Having looked at these texts, we may be less sure than ever about a solid ‘Hermetic teaching’ or ‘tradition’ in antiquity, but we are much better-placed to understand the range of ideas which could travel under the name of Hermes.
Works Cited in this Episode:
Primary:
- Augustine cites the Asclepius: De civ. dei books 8-10.
- The planet Jupiter/Zeus as Φαέθων: Arist. Mu. 392a24; Eudox. Ars. 5.14; Cic. N.D. 2.52.
Asclepius:
- On ontological series of genus and species: 4 and 19.
- God-making: 23-24; 38.
- The apocalyptic prophecy of Egypt’s decline and the coming restoration by god: 24-26.
Secondary:
- Festugière on the ‘other Hermetica’: see A.-J. Festugière. La révélation d’Hermès Trismégiste. Les Belles Lettres, Paris, 2014. pp. 473-99 (vol. II, pp. 1-28 in the old edition).

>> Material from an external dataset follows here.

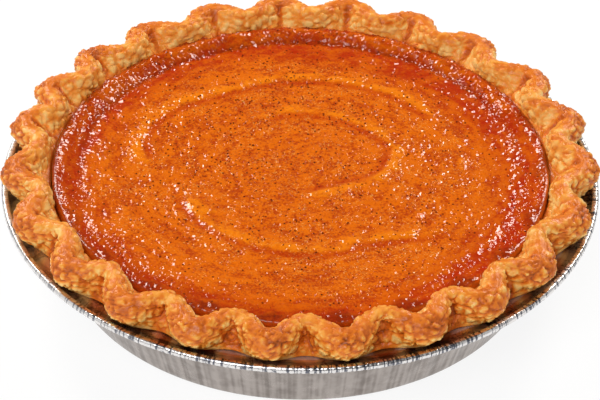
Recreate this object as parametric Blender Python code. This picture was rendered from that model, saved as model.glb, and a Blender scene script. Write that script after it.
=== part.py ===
# A sweet potato pie, whole and uncut, in its own foil pan.
# Metres, +Z up. The origin is the centre of the pan's underside, where the pie rests.
# Three nodes: pan (foil), crust (pastry shell with a crimped rim) and filling.

import math

import bmesh
import bpy

MM = 0.001
GAP = 0.3 * MM  # clearance kept between touching pieces

# foil pan
RIM_RADIUS = 122.0 * MM  # outside of the rolled bead
RIM_HEIGHT = 38.5 * MM  # top of the rolled bead
BEAD_RADIUS = 1.6 * MM
FOIL = 0.4 * MM
BASE_RADIUS = 96.9 * MM  # where the wall's line meets the table
WALL_LEAN = math.radians(17.4)  # from upright
CORNER_RADIUS = 3.0 * MM  # between the base and the wall, on the outside
FLANGE_DROP = 2.6 * MM  # flange's top face below the bead's top
PAN_SIDES = 72

# pastry shell
SHELL_FLOOR = 4.6 * MM  # thickness under the filling
SHELL_FLOOR_RADIUS = 92.0 * MM
SHELL_MOUTH_RADIUS = 101.8 * MM  # inner wall where the filling ends
SHELL_BEND = 34.0 * MM  # height where the inner wall turns upright
BEND_INSET = 0.3 * MM  # the bend stands this far inside the mouth
# rounding between the shell's floor and its wall: out past the floor radius, in from it, and up
FILLET_OUT = 0.6 * MM
FILLET_IN = 1.6 * MM
FILLET_RISE = 2.0 * MM

# crimped rim
SIDES_PER_CRIMP = 8
# the outward lobes, pressed by hand: where each stands in degrees, and its extra reach in millimetres
CRIMPS = [(-2, 0.6), (14, 0.0), (30.5, -0.2), (48.5, -0.8), (64.2, -1.4), (79.7, 0.0),
          (95.5, -0.6), (111, -0.6), (127, -0.4), (142.5, -0.2), (157, 0.9), (170, 1.0),
          (186.5, 0.8), (203, 0.9), (220, -0.1), (235.5, 1.0), (250, 0.8), (264.5, -0.2),
          (279, 0.5), (294.5, 0.5), (309, -0.2), (323.5, -0.2), (340.5, -0.2)]
# uneven height of the crimps: (waves round the pie, swing, start in degrees)
HEIGHT_WAVES = [(1, 0.35 * MM, 160.0), (5, 0.30 * MM, 20.0), (8, 0.25 * MM, 310.0)]
# Sections of the rim from its outer foot over the crest to its inner foot, in millimetres:
# radius at an outward lobe, height there, radius at an inward lobe, height there, sideways fan.
# Heights count from the top of the bead. The fan spreads the lobes on the outside
# and pinches them to notches on the inside.
RIM_SECTION = [
    (115.4, -2.3, 111.9, -2.3, 0.2),
    (118.4, 0.6, 110.6, 0.2, 1.0),
    (120.9, 3.6, 108.6, 3.0, 2.0),
    (121.6, 6.8, 107.6, 6.4, 3.0),
    (119.6, 9.9, 109.4, 9.4, 3.2),
    (116.2, 11.8, 109.2, 11.7, 1.6),
    (113.2, 11.8, 106.0, 12.8, -0.6),
    (111.2, 9.9, 103.0, 11.3, -2.2),
    (109.4, 7.6, 101.9, 8.2, -3.0),
    (106.8, 5.3, 101.8, 5.4, -2.8),
    (104.0, 3.6, 101.8, 3.8, -1.6),
    (101.8, 2.4, 101.8, 2.4, 0.0),
]
FAN_SHARE = 0.85
SECTION_RISE = 15.3 * MM  # from the flange to the crest, where unevenness is full

# filling
FILLING_LEVEL = 4.2 * MM  # middle of the top, above the bead's top
FILLING_SIDES = 80
SHOULDER_DROP = 0.6 * MM  # the filling's side turns upright this far below the bead's top
SHOULDER_INSET = 0.2 * MM
TOP_RADII = [101.2, 99.4, 96.4, 93.4, 90.4, 87.2, 83.0, 78.5, 73.5, 69.0, 65.5, 62.0,
             58.0, 53.0, 47.5, 42.0, 38.0, 33.0, 25.0, 14.0]
# ridges left by the spoon: height, half width, then angle and radius along the ridge
RIDGES = [
    (0.8, 4.6, [(184, 57), (173, 67), (150, 68), (124, 61), (98, 61.5), (71, 63), (49, 64.5), (31, 67.7)]),
    (0.8, 4.4, [(126, 36), (101, 37.7), (75, 37.4), (45, 38.2), (20, 40.5), (1.5, 37), (-12, 33.7),
                (-40, 23.4), (-71, 21.2), (-82, 22.2)]),
    (0.8, 4.6, [(-35, 71.8), (-49, 62.4), (-66, 54.6), (-73, 57.6), (-97, 56.4), (-119, 55),
                (-143, 52.8), (-152, 51)]),
    (0.4, 4.6, [(26, 68), (0, 66), (-14, 64)]),
    (0.3, 5.0, [(160, 80), (190, 77.5), (222, 76), (240, 77)]),
    (0.3, 4.6, [(198, 52), (214, 48), (232, 44)]),
]
# the puffed edge: radius, half width, height all round, extra height at the back
EDGE_BEAD = (96.4, 2.8, 0.9, 0.7)
EDGE_GROOVE = (90.4, 2.8, -0.8, -0.6)
EDGE_BAND = (86.0, 10.0, 0.8, 0.0)
EDGE_ROUND = (99.4, 1.8)  # where the edge starts to turn down, and over how much it drops a millimetre
# the side that has bead and groove, and the back: which way it looks in degrees, and how sharply it ends
BEAD_SIDE = (98.0, 2.6)
BACK_SIDE = (90.0, 5.0)
SIDE_BIAS = 0.2

FOIL_COLOUR = (0.66, 0.65, 0.63, 1.0)
CRUST_COLOUR = (0.62, 0.29, 0.09, 1.0)
FILLING_COLOUR = (0.58, 0.13, 0.012, 1.0)


def clear_scene():
    for item in list(bpy.data.objects):
        bpy.data.objects.remove(item, do_unlink=True)


def make_material(name, colour, roughness, metallic):
    material = bpy.data.materials.new(name)
    material.use_nodes = True
    shader = material.node_tree.nodes["Principled BSDF"]
    shader.inputs["Base Color"].default_value = colour
    shader.inputs["Roughness"].default_value = roughness
    shader.inputs["Metallic"].default_value = metallic
    return material


def lofted(name, rings, material, sharp_degrees):
    """One closed solid through rings of points, capped at the first and the last ring."""
    shape = bmesh.new()
    loops = [[shape.verts.new(point) for point in ring] for ring in rings]
    sides = len(rings[0])
    for lower, upper in zip(loops, loops[1:]):
        for k in range(sides):
            after = (k + 1) % sides
            shape.faces.new((lower[k], lower[after], upper[after], upper[k]))
    shape.faces.new(list(reversed(loops[0])))
    shape.faces.new(loops[-1])
    bmesh.ops.recalc_face_normals(shape, faces=shape.faces)
    mesh = bpy.data.meshes.new(name)
    shape.to_mesh(mesh)
    shape.free()
    mesh.shade_smooth()
    mesh.set_sharp_from_angle(angle=math.radians(sharp_degrees))
    mesh.materials.append(material)
    piece = bpy.data.objects.new(name, mesh)
    bpy.context.scene.collection.objects.link(piece)
    return piece


def circle(radius, height, sides):
    turn = 2.0 * math.pi / sides
    return [(radius * math.cos(k * turn), radius * math.sin(k * turn), height) for k in range(sides)]


def arc(centre, radius, start, end, steps):
    """Points (radius from the axis, height) along an arc, angles in degrees."""
    angles = [math.radians(start + (end - start) * k / steps) for k in range(steps + 1)]
    return [(centre[0] + radius * math.cos(a), centre[1] + radius * math.sin(a)) for a in angles]


def base_corner(inset):
    """The rounded corner between base and wall, moved inward from the pan's outside."""
    reach = CORNER_RADIUS * math.tan((math.pi / 2 - WALL_LEAN) / 2)
    centre = (BASE_RADIUS - reach, CORNER_RADIUS)
    return arc(centre, CORNER_RADIUS - inset, -90.0, -math.degrees(WALL_LEAN), 3)


def wall_radius(height, inset):
    return BASE_RADIUS + height * math.tan(WALL_LEAN) - inset / math.cos(WALL_LEAN)


def make_pan():
    bead = (RIM_RADIUS - BEAD_RADIUS, RIM_HEIGHT - BEAD_RADIUS)
    top = RIM_HEIGHT - FLANGE_DROP
    under = top - FOIL
    dip_in = 180.0 + math.degrees(math.asin((bead[1] - top) / BEAD_RADIUS))
    dip_under = 180.0 + math.degrees(math.asin((bead[1] - under) / BEAD_RADIUS))
    profile = base_corner(0.0)
    profile.append((wall_radius(under, 0.0), under))
    profile += arc(bead, BEAD_RADIUS, dip_under, 360.0 + dip_in, 8)
    profile.append((wall_radius(top, FOIL), top))
    profile += reversed(base_corner(FOIL))
    rings = [circle(radius, height, PAN_SIDES) for radius, height in profile]
    return lofted("pan", rings, make_material("foil", FOIL_COLOUR, 0.32, 1.0), 40.0)


def waves(angle, terms):
    return sum(swing * math.sin(count * angle + math.radians(start)) for count, swing, start in terms)


def between_crimps(position, column, turn):
    """A column of CRIMPS, smooth from crimp to crimp; a full round adds turn."""
    count = len(CRIMPS)
    index = math.floor(position)
    part = position - index
    near = [CRIMPS[(index + step) % count][column] + turn * ((index + step) // count)
            for step in (-1, 0, 1, 2)]
    slope_in = (near[2] - near[0]) / 2
    slope_out = (near[3] - near[1]) / 2
    rise = near[2] - near[1]
    bend = slope_in + slope_out - 2 * rise
    return near[1] + part * (slope_in + part * (3 * rise - 2 * slope_in - slope_out + part * bend))


def crust_columns():
    """Angle, phase (0 at an outward lobe, pi at an inward one) and extra reach of each side."""
    columns = []
    for k in range(len(CRIMPS) * SIDES_PER_CRIMP):
        position = k / SIDES_PER_CRIMP
        angle = math.radians(between_crimps(position, 0, 360.0))
        columns.append((angle, 2.0 * math.pi * position, between_crimps(position, 1, 0.0) * MM))
    return columns


def rim_ring(section, columns):
    """One ring of the crimped rim, for one line of RIM_SECTION."""
    lobe_radius, lobe_height, dip_radius, dip_height, fan = [value * MM for value in section]
    share_up = max(0.0, lobe_height + FLANGE_DROP) / SECTION_RISE
    ring = []
    for angle, phase, reach in columns:
        lobe = 0.5 + 0.5 * math.cos(phase)
        radius = dip_radius + (lobe_radius - dip_radius) * lobe + reach * share_up
        height = dip_height + (lobe_height - dip_height) * lobe
        height += waves(angle, HEIGHT_WAVES) * share_up
        angle += fan * math.sin(phase) * FAN_SHARE / radius
        ring.append((radius * math.cos(angle), radius * math.sin(angle), RIM_HEIGHT + height))
    return ring


def make_crust():
    columns = crust_columns()

    def plain(radius, height):
        return [(radius * math.cos(column[0]), radius * math.sin(column[0]), height) for column in columns]

    shelf = RIM_HEIGHT - FLANGE_DROP + GAP
    inset = FOIL + GAP
    rings = [plain(radius, height) for radius, height in base_corner(inset)]
    rings.append(plain(wall_radius(shelf, inset), shelf))
    rings += [rim_ring(section, columns) for section in RIM_SECTION]
    rings.append(plain(SHELL_MOUTH_RADIUS - BEND_INSET, SHELL_BEND))
    floor = FOIL + GAP + SHELL_FLOOR
    rings.append(plain(SHELL_FLOOR_RADIUS + FILLET_OUT, floor + FILLET_RISE))
    rings.append(plain(SHELL_FLOOR_RADIUS - FILLET_IN, floor))
    return lofted("crust", rings, make_material("pastry", CRUST_COLOUR, 0.6, 0.0), 50.0)


def ridge_height(x, y, ridge):
    """Height that one ridge adds at a place on the filling; all in millimetres."""
    height, half_width, path = ridge
    line = [(radius * math.cos(math.radians(angle)), radius * math.sin(math.radians(angle)))
            for angle, radius in path]
    away = math.inf
    for (start_x, start_y), (end_x, end_y) in zip(line, line[1:]):
        along_x = end_x - start_x
        along_y = end_y - start_y
        part = ((x - start_x) * along_x + (y - start_y) * along_y) / (along_x ** 2 + along_y ** 2)
        part = min(1.0, max(0.0, part))
        away = min(away, math.hypot(x - start_x - part * along_x, y - start_y - part * along_y))
    return height * math.exp(-(away / half_width) ** 2)


def facing(angle, side):
    """1 where the pie's edge looks to that side, 0 on the other."""
    degrees, sharpness = side
    return 0.5 + 0.5 * math.tanh(sharpness * (math.cos(angle - math.radians(degrees)) - SIDE_BIAS))


def swelling(radius, shape, back):
    place, half_width, height, height_at_back = shape
    return (height + height_at_back * back) * math.exp(-((radius - place) / half_width) ** 2)


def edge_height(angle, radius):
    """The puffed edge: a bead and a groove along the back left, a wide band elsewhere."""
    beaded = facing(angle, BEAD_SIDE)
    back = facing(angle, BACK_SIDE)
    bead = swelling(radius, EDGE_BEAD, back) + swelling(radius, EDGE_GROOVE, back)
    turned_down = max(0.0, (radius - EDGE_ROUND[0]) / EDGE_ROUND[1]) ** 2
    return beaded * bead + (1.0 - beaded) * swelling(radius, EDGE_BAND, back) - turned_down


def make_filling():
    floor = FOIL + GAP + SHELL_FLOOR + GAP
    sides = FILLING_SIDES
    rings = [
        circle(SHELL_FLOOR_RADIUS - FILLET_IN - GAP, floor, sides),
        circle(SHELL_FLOOR_RADIUS + FILLET_OUT - GAP, floor + FILLET_RISE, sides),
        circle(SHELL_MOUTH_RADIUS - BEND_INSET - GAP, SHELL_BEND, sides),
        circle(SHELL_MOUTH_RADIUS - GAP - SHOULDER_INSET, RIM_HEIGHT - SHOULDER_DROP, sides),
    ]
    for radius in TOP_RADII:
        ring = []
        for x, y, level in circle(radius * MM, RIM_HEIGHT + FILLING_LEVEL, sides):
            height = sum(ridge_height(x / MM, y / MM, ridge) for ridge in RIDGES)
            height += edge_height(math.atan2(y, x), radius)
            ring.append((x, y, level + height * MM))
        rings.append(ring)
    return lofted("filling", rings, make_material("custard", FILLING_COLOUR, 0.3, 0.0), 50.0)


clear_scene()
make_pan()
make_crust()
make_filling()
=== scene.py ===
import math
import bpy
import numpy as np
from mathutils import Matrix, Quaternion, Vector


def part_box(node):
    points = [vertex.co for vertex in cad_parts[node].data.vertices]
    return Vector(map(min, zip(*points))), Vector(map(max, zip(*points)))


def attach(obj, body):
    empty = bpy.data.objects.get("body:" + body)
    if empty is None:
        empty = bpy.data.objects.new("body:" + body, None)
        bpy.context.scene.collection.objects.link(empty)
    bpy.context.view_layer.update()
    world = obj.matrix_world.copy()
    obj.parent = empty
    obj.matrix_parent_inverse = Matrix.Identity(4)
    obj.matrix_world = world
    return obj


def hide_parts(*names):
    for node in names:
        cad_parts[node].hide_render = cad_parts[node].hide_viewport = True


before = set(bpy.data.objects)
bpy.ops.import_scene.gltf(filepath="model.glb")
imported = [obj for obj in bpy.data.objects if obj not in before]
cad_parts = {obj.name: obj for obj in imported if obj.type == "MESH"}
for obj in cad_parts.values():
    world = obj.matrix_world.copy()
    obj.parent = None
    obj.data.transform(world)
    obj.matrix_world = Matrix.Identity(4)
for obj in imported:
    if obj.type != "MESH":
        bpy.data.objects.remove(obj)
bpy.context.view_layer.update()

# The looks of a sweet potato pie in its foil pan: pan, crust, filling and spice specks.
# Metres, +Z up, the pie's axis on Z. Angles count from +X, so the front is at 270 degrees.
# The rim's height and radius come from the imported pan.

mm = 0.001
pieBody = "root"
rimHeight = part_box("pan")[1].z  # top of the pan's rolled bead
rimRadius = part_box("pan")[1].x
gap = 0.3 * mm  # between touching pieces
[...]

- M.D. Litwa. Hermetica II. Cambridge University Press, Cambridge, 2018.
- William Shakespeare, ‘What a piece of work is man’, see Hamlet, Act II, Scene 2: ‘What a piece of work is a man! How noble in reason, how infinite in faculty! In form and moving how express and admirable! In action how like an angel, in apprehension how like a god! The beauty of the world. The paragon of animals.’
Recommended:
Edward Bleiberg has an interesting online article on Egyptian statues, how they acted, and why people used to destroy them to keep them from acting.
Themes
Alchemy, Esotericism, Fate, Hermes, Hermetica, Magic, Metempsychosis, Monotheism, Soul, Stoicism, Sympathy, Telestic Ritual
Mystieke School
October 23, 2020
Hi Earl,
Thank you for again a very interesting and insightful podcast about important hermetic texts.
When I read these texts I do the practice of ‘lectio divina’. I read the texts as if they are divine truths. Inconsistencies are then not mistakes of the author, but a lack of understanding in me. This is how it works for me. Other people read the texts more in an academic, rational way. Which is of course also a good approach.

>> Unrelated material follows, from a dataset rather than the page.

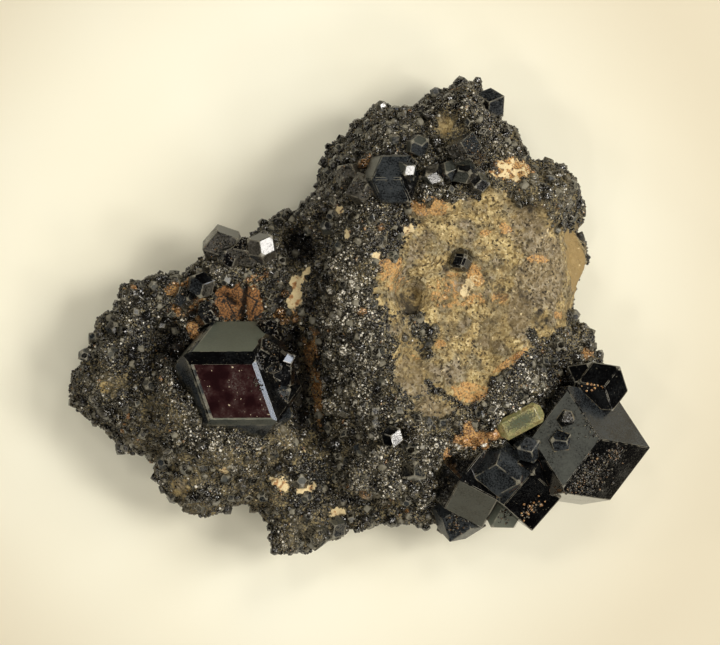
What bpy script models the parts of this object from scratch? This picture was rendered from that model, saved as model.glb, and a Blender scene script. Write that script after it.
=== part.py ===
"""Garnet in matrix: black melanite garnets on a plate of druse-covered skarn rock.

The plate lies on its broken back. Seen from above, X runs across it and Y up it.
Run with: blender --background --python part.py
"""

import itertools
import math
import random
from collections import namedtuple

import bmesh
import bpy
import numpy as np
from mathutils import Matrix, Vector, noise

MM = 0.001

# ---------------------------------------------------------------- driving dimensions, in mm
SLAB_HEIGHT = 8.0
GRID = 1.3
ROCK_TRIANGLES = 4900
BODY_HEIGHT = 19.0
RIM_TOP = 11.5
RIM_FOOT = 7.0
SHOULDER = 7.0
UNDERCUT = 3.0
FOOT_RISE = 15.0
FOOT_PATCH = 9.0
SOCKET_GAP = 0.3
HIDDEN_OVERLAP = 0.4

# The plate's edge seen from above, clockwise, one run of points for each stretch.
WEST_LOBE = [
    (-58, -14), (-57.4, -11.8), (-56.4, -8.2), (-54.8, -5.6), (-53.2, -3.6), (-50.8, -2.2),
]
NORTHWEST_EDGE = [
    (-50.6, 0.4), (-49.2, 3), (-46.4, 5.2), (-43.4, 7.6), (-41, 9.4), (-37.4, 9.2), (-34.4, 9.8),
    (-32.6, 11.8), (-29, 14), (-24.4, 15.8), (-22.6, 16), (-18.2, 19.2), (-15.4, 21.6),
    (-12.8, 22.4), (-10.2, 24.8), (-8.2, 27.4),
]
NORTH_HORN = [
    (-8.4, 30.6), (-7.2, 33.4), (-5.4, 35.6), (-2.6, 37.2), (-0.6, 39), (1.4, 41.2), (3, 43.2),
    (5.4, 43.4), (7.2, 42.4), (8.6, 41.4), (10.8, 42.8), (13, 43), (14.2, 44.4), (16.2, 45.6),
    (19, 47), (20, 48), (22.2, 48.4), (24.2, 47.6), (25, 45.8), (26.4, 43.2),
]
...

The text of the Kore Kosmou reminds me of a term I read in the well-known Illuminatus Trilogy books. It was stated that enlightened persons had a ‘morgenheutegesterngefuhl’ (tomorrow-today-yesterday-feeling). They don’t see reality in a chronological way, or from one viewpoint.
So, maybe the inconsistencies in the Kore Kosmou are because the enlightened goddess Isis (or the enlightened human author) wrote it from different viewpoints and skipping back and forth in time to try – maybe in a desperate way – to make sense of the timeless activities of God and gods.
Earl Fontainelle
October 23, 2020
That’s a way of reading which I think the ancient Hermetists may well have used; just a guess, but we have good documentation for the scriptural Hermeneutics of contemporary Christians like Clement and Origen, who read precisely as you describe. However, we should also be attuned to the philosophic content of some Hermetica, which to me bespeaks a different kind of reading-strategy, one which is more analytical. The two can of course co-exist, along with others.
Mystieke School
October 23, 2020
Besides Hermeticism I also study and practice Sufism. When one studies Sufism you encounter different approaches and practices within this one mystical tradition. The Sufism of Ibn Arabi (with a focus on the Intellect) was different than the Sufism of Rumi (with a focus on the heart). The various branches (tariqat) all have different practices and approaches. Some in contradiction to others, e.g. ‘sober’ versus ‘drunk’ trances, silent dhikr versus loud dhikr, solitary practices versus group practices, or ‘orthodox’ versus ‘heterodox’. But with all the different approaches, practices and contradictions all Sufis still practice the same mystical branch of Islam. I think the same happened with Hermeticism. Various hermetic masters emphasized different things, but all would recognize each other as students on the Way of Hermes.
Jacob Eddinger-Smith
October 29, 2020
I read somewhere that Augustine identifies this Asclepius as the grandson of the Greek god of that name: Did I miss it, or do we know this figure’s relation to or identification with that god?
Earl Fontainelle
November 2, 2020
Hey, Jacob,
There are multiple different lineages for all these figures, and it’s never easy to tell with a given text what lineage the author has in mind. There does seem to be a general pattern, though, where a god (Hermes, Asclepius) stands at the head of the lineage, and has a number of human or quasi-divine descendents who write books and such. Sometimes, though, the initial god is already human, and there seems to have been some Euhemerism going on, as well as Egyptian ideas wherein the actual gods Osiris and Isis used to be kings in Egypt, back when the gods were closer to humans, so things get very confused. If you want to go down that rabbit hole, explore the literature in the bibliography to episode 100.